Passiamo ora all’ultimo punto importante della distinzione tra “nostri” e “non nostri”, quello dei “nemici” e degli “amici”. Schmitt riteneva che la centralità di questo binomio per l’essere politico di una nazione avesse valore in quanto all’interno di questa scelta si decide un profondo problema esistenziale. Julien Freud, un discepolo di Schmitt, ha formulato questa tesi nel modo seguente: “La dualità nemico-amico conferisce alla politica una dimensione esistenziale poiché la possibilità teoricamente implicita della guerra pone in questo quadro il problema e la scelta della vita e della morte”.

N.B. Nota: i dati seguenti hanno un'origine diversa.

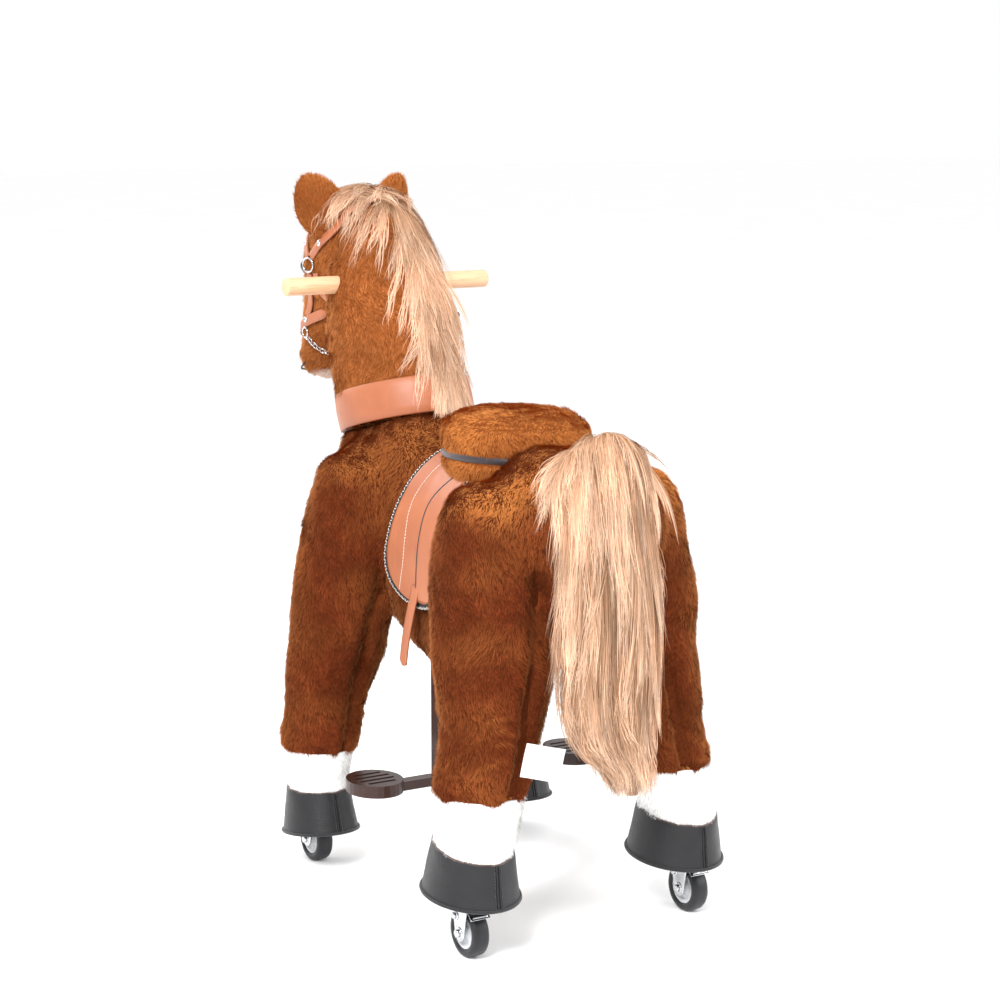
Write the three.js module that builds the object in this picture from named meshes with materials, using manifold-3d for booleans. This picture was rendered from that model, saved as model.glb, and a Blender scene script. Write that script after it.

Il giurista e il politico, giudicando in termini di “nemico” e “amico” con una chiara coscienza del significato di questa scelta, operano così con le stesse categorie esistenziali che conferiscono a decisioni, azioni e dichiarazioni le qualità di realtà, responsabilità e serietà che mancano a tutte le astrazioni utopiche umaniste nel trasformare il dramma della vita e della morte in una guerra in un arredamento chimerico unidimensionale. Una terribile illustrazione di ciò è stata la copertura del conflitto iracheno da parte dei mass media occidentali. Gli americani hanno seguito in televisione la morte di donne, bambini e anziani iracheni come se stessero guardando i giochi per computer di Star Wars. Le idee del Nuovo Ordine Mondiale, le cui basi sono state gettate durante questa guerra, sono manifestazioni supreme di quanto siano terribili e drammatici gli eventi quando vengono privati di qualsiasi contenuto esistenziale.
La coppia “nemico” – “amico” è una necessità politica sia esterna che interna per l’esistenza di una società politicamente completa, e dovrebbe essere freddamente accettata e consapevole. Altrimenti, tutti diventano “nemici” e nessuno è “amico”. Questo è l’imperativo politico della storia.